--- start of Record excerpts ---

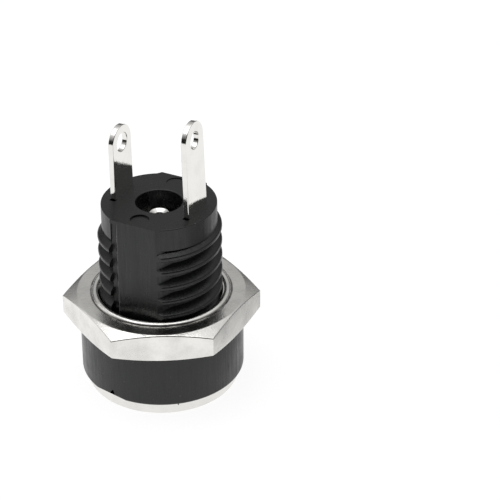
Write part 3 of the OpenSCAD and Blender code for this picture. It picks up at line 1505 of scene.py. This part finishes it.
@dataclass
class Lug:
    """Stamped solder lug in a plane of constant X, with a wire hole near its tip."""

    at_x: float
    width: float
    low: float
    tip: float
    hole_r: float
    lean: float = 0.0
    twist: float = 0.0
    lean_z: float = 13.0
    thick: float = 0.36
    edge: float = 0.05

    def build(self, name: str) -> bpy.types.Object:
        """Builds the lug.

        Args:
            name: Name of the new object.

        Returns:
            The lug with its rounded tip and hole.
        """
        hole_z = self.tip - self.width / 2
        half = self.width / 2
        steps = 28
        end = [
            (half * math.cos(math.pi * i / steps), hole_z + half * math.sin(math.pi * i / steps))
            for i in range(steps + 1)
        ]
        obj = chain(name, [(half, self.low), *end, (-half, self.low)])
        with editing(obj, "EDGE"):
            bpy.ops.mesh.select_all(action="SELECT")
            bpy.ops.mesh.edge_face_add()
            bpy.ops.mesh.extrude_region_move(TRANSFORM_OT_translate={"value": (0, self.thick, 0)})
        clean(obj)
        side = Matrix.Translation((self.at_x + self.thick / 2, 0, 0)) @ Matrix.Rotation(math.pi / 2, 4, "Z")
        obj.data.transform(side)
        drill = rod(
            "drill", self.hole_r, (self.at_x - 1, 0, hole_z), (self.at_x + 1, 0, hole_z), 64
        )
        combine(obj, drill, Cut.TAKE_AWAY)
        bevel_edges(obj, lambda e: sharp_edge(e, 60), self.edge, 3)
        self.set_lean(obj)
        return obj

    def set_lean(self, obj: bpy.types.Object) -> None:
        """Leans and twists the part of the lug above the moulding.

        Args:
            obj: The lug.
        """
        with editing(obj):
            bpy.ops.mesh.select_all(action="SELECT")
            bpy.ops.mesh.bisect(plane_co=(0, 0, self.lean_z), plane_no=(0, 0, 1))
            bpy.ops.mesh.select_all(action="DESELECT")
            pick_verts(obj, lambda co: co.z > self.lean_z + 0.01)
            for axis, angle in (("Y", self.lean), ("Z", self.twist)):
                bpy.ops.transform.rotate(
                    value=math.radians(angle),
                    orient_axis=axis,
                    center_override=(self.at_x, 0, self.lean_z),
                )


@dataclass
class PinTerminal:
    """Strip that the centre pin is riveted to: eye, arm, square bend and lug."""

    lug: Lug = field(default_factory=lambda: Lug(-2.66, 2.3, 11.86, 17.76, 0.62, 0.7))
    arm_z: float = 11.25
    arm_w: float = 1.8
    eye_r: float = 1.3
    tail_r: float = 0.5
    bend_r: float = 0.25

    def shape(self, name: str) -> bpy.types.Object:
        """Builds the strip's shape.

        Args:
            name: Name of the new object.

        Returns:
            The strip.
        """
        thick = self.lug.thick
        top = self.arm_z + thick
        bend_x = self.lug.at_x + thick / 2 + self.bend_r
        obj = self.lug.build(name)
        arm = block("arm", (bend_x, -self.arm_w / 2, self.arm_z), (0, self.arm_w / 2, top))
        combine(arm, rod("eye", self.eye_r, (0, 0, self.arm_z), (0, 0, top)), Cut.JOIN)
        elbow = rod(
            "elbow",
            self.bend_r + thick,
            (bend_x, -self.arm_w / 2, top + self.bend_r),
            (bend_x, self.arm_w / 2, top + self.bend_r),
        )
        combine(
            elbow,
            rod(
                "inside",
                self.bend_r,
                (bend_x, -2, top + self.bend_r),
                (bend_x, 2, top + self.bend_r),
            ),
            Cut.TAKE_AWAY,
        )
        combine(
            elbow,
            block("quarter", (bend_x - 2, -3, self.arm_z - 1), (bend_x, 3, top + self.bend_r)),
            Cut.KEEP_COMMON,
        )
        combine(arm, elbow, Cut.JOIN)
        combine(obj, arm, Cut.JOIN)
        combine(
            obj, rod("tail", self.tail_r, (0, 0, self.arm_z - 1), (0, 0, top + 1)), Cut.TAKE_AWAY
        )
        return obj

    def build(self, material: bpy.types.Material) -> bpy.types.Object:
        """Builds the terminal.

        Args:
            material: Its finish.

        Returns:
            The finished piece.
        """
        return finish_piece(
            self.shape("pin_strip"), material, Body.JACK, ["pin_terminal"]
        )


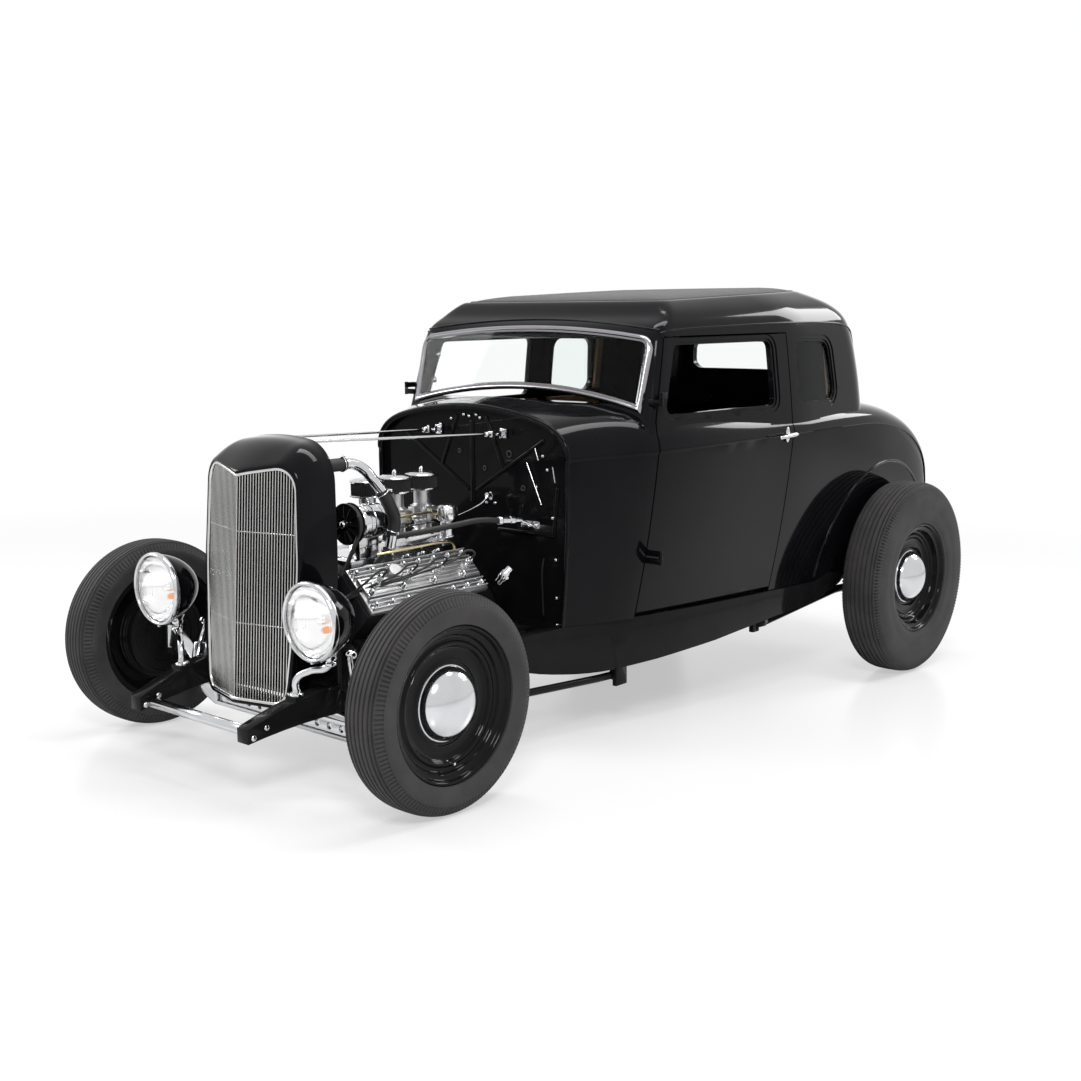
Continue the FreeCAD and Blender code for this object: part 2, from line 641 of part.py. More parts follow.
def water_pumps():
    """Water pump and ignition cap on the front of each bank."""
    front = size("engine_front") - size("seat_gap")
    pump = turned_shape([(0, 0), (0, 50), (18, 49), (30, 36), (46, 30), (48, 0)], (130, front, 392), (0, -1, 0))
    cap = turned_shape([(0, 0), (0, 46), (14, 46), (20, 42), (34, 40), (38, 34), (40, 0)], (150, front, 492),
                       (0, -1, 0))
    node("water_pumps", Part.makeCompound([pump, cap, pump.mirror(V(), X_AXIS), cap.mirror(V(), X_AXIS)]), raked())


def gearbox():
    """Bell housing and gearbox behind the block."""
    start = size("engine_front") + size("engine_length")
    profile = [(-20, 0), (-20, 150), (60, 146), (130, 100), (150, 84), (420, 80), (440, 50), (474, 44), (474, 0)]
    case = turned_shape(profile, (0, start, 395), (0, 1, -0.12))
    case = case.cut(box(-300, 300, start - 100, start + size("seat_gap"), 100, 700))
    node("gearbox", case, raked())


def engine():
    """Everything bolted to the engine."""
    engine_block()
    cylinder_heads()
    intake()
    generator()
    coolant_hoses()
    exhaust()
    water_pumps()
    gearbox()


# ---------------------------------------------------------------- front end

# Outlines of the grille shell from its front lip to its rear edge.
# place, half-width and height of the foot, half-width at mid height,
# half-width and height of the shoulder, crown height, foot and shoulder radius
SHELL_SECTIONS = [
    (-215, 188, 232, 227, 196, 872, 880, 40, 60),
    (-60, 204, 226, 237, 222, 982, 1004, 50, 100),
    (32, 212, 222, 240, 226, 1000, 1028, 60, 130),
]


def shell_solid(inset):
    """Grille shell's outside, or the hollow in it."""
    wires = []
    for place, foot, low, middle, shoulder, high, crown, foot_turn, turn in SHELL_SECTIONS:
        lean = 0.03
        past = math.copysign(20, place) if inset and place != SHELL_SECTIONS[1][0] else 0

        def at(x, z, radius):
            return (x, place + lean * (z - 222) + past, z, radius)

        corners = [at(foot - inset, low + inset, foot_turn), at(middle - inset, 640, 1000),
                   at(shoulder - inset, high - inset, turn - inset * 0.7), at(0, crown - inset, 900)]
        twins = [(-x, y, z, radius) for x, y, z, radius in reversed(corners[:-1])]
        wires.append(rounded(corners + twins))
    return Part.makeLoft(wires, True, False)


def grille_front(back):
    """All that lies ahead of the V-shaped grille face, moved back by a distance."""
    crease, spread = size("grille_foot") + back, 400 * math.tan(math.radians(size("grille_sweep")))
    lean = size("grille_lean")
    low = 100
    start = crease + lean * (low - 253)
    corners = [(0, start, low), (400, start + spread, low), (400, -900, low), (-400, -900, low),
               (-400, start + spread, low)]
    return prism(corners, (0, lean * 1100, 1100))


def grille():
    """Grille shell with its peaked lip, and the V of fine bars in it."""
    sheet_metal = size("shell_wall")
    shell = shell_solid(0).cut([shell_solid(sheet_metal), grille_front(0)])
    notch = box(-300, 300, -62, 120, 100, 312)
    node("grille_shell", shell.cut(notch), raked())
    opening = shell_solid(sheet_metal + size("seat_gap"))
    rim = opening.cut(shell_solid(sheet_metal + 7)).common(grille_front(16).cut(grille_front(3)))
    face = grille_front(12).cut(grille_front(4))
    count, pitch = int(size("bar_count")), (240 - sheet_metal - 12) / size("bar_count")
    uprights = [box(-4, 4, -300, 100, 200, 1000)]
    for i in range(1, count):
        for sign in (1, -1):
            middle, half = sign * i * pitch, size("bar_width") / 2
            uprights.append(box(middle - half, middle + half, -300, 100, 200, 1000))
    bars = opening.common(face).common(Part.makeCompound(uprights))
    wires = [box(-300, 300, -300, 100, z, z + 5) for z in (470, 745)]
    ties = opening.common(grille_front(17).cut(grille_front(9))).common(Part.makeCompound(wires))
    node("grille_bars", fused([rim] + bars.Solids + ties.Solids), raked())
    core = shell_solid(sheet_metal + size("seat_gap")).common(box(-300, 300, -56, 6, 310, 1100))
    node("radiator", core, raked())


def headlamps():
    """Bucket lamps on curved stands, with their lenses."""
    radius, front = size("lamp_radius"), size("lamp_front")
    half, height = size("lamp_spacing"), size("lamp_height")
    bowl = [(0, radius), (8, radius + 2), (16, radius - 2), (40, radius - 8), (80, radius - 22),
            (120, radius - 50), (146, radius - 82), (156, 0), (5, 0), (5, radius - 10), (0, radius - 10)]
    bucket = turned_shape(bowl, (half, front, height), (0, 1, 0))
    foot = size("horn_half_width") - 8
    stand = tube([(foot, -162, 300), (foot, -162, 350), (half, -110, 386), (half, -110, height - 90)], 12, [24, 24])
    flange = rod((foot, -162, 300), (foot, -162, 308), 22)
    node("headlamps", mirrored(fused([bucket, stand, flange])), raked())
    pane = [(-10, 0), (-8, radius * 0.45), (-2, radius * 0.8), (4.7, radius - 10.3), (4.7, 0)]
    lens = turned_shape(pane, (half, front, height), (0, 1, 0))
    node("headlamp_lenses", mirrored(lens), raked())


def hood_rods():
    """Two stay rods from the grille shell to the firewall brackets."""
    stay = rod((95, 56.3, 1004), (155, 837.7, 972), 4.5)
    node("hood_rods", mirrored(stay), raked())


def tail_lamps():
    """Small round lamps on the tail."""
    tail = size("tail_end")
    lamp = turned_shape([(0, 0), (0, 44), (8, 46), (16, 42), (40, 34), (52, 18), (54, 0)],
                        (470, tail + size("seat_gap"), 530), (0, 1, 0))
    node("tail_lamps", mirrored(lamp), raked())


def front_end():
    """Grille, radiator, lamps and stay rods."""
    grille()
    headlamps()
    hood_rods()
    tail_lamps()


# ---------------------------------------------------------------- body shell

# Cross sections of the lower body from the cowl rim to the tail.
# station, half-width at the sill, half-width and height of the belt,
# half-width and height where the top starts, crown height, bulge of the shoulder
STATIONS = [
    (850, 425, 454, 892, 315, 1026, 1064, 40),
    (1145, 500, 603, 905, 500, 1040, 1092, 26),
    (1925, 548, 648, 915, 560, 1000, 1016, 24),
    (2300, 560, 650, 918, 566, 1000, 1016, 24),
    (2600, 566, 642, 908, 530, 992, 1012, 28),
    (2840, 564, 622, 862, 480, 950, 972, 34),
    (3010, 558, 602, 790, 450, 872, 892, 34),
    (3130, 550, 580, 690, 430, 762, 780, 30),
    (3190, 545, 560, 560, 420, 640, 656, 26),
]

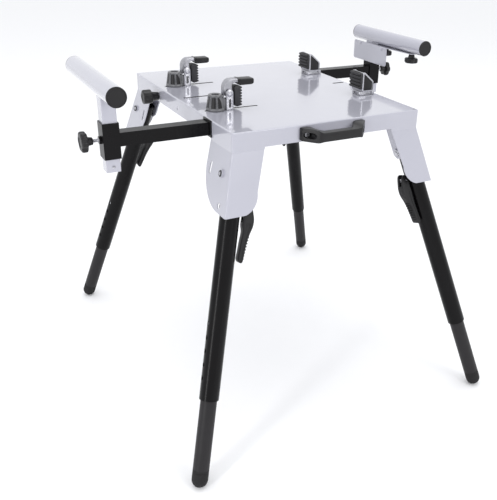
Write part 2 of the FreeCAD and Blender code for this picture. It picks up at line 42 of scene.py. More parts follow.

--- end of Record excerpts ---

Aim of the exercise -> Please print the material above exactly as it appears, from its first line through the line containing "edge: float = 0.05", inclusive, and stop there.

Answer ->
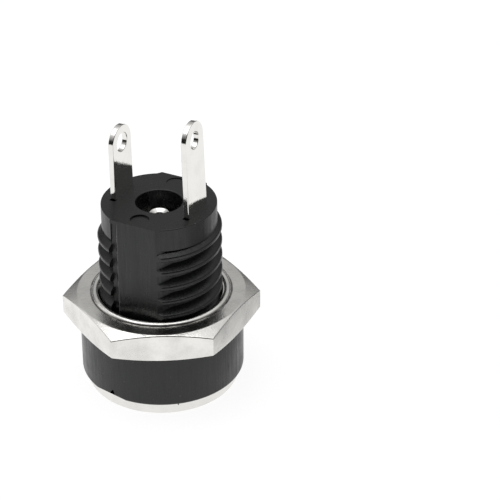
Write part 3 of the OpenSCAD and Blender code for this picture. It picks up at line 1505 of scene.py. This part finishes it.
@dataclass
class Lug:
    """Stamped solder lug in a plane of constant X, with a wire hole near its tip."""

    at_x: float
    width: float
    low: float
    tip: float
    hole_r: float
    lean: float = 0.0
    twist: float = 0.0
    lean_z: float = 13.0
    thick: float = 0.36
    edge: float = 0.05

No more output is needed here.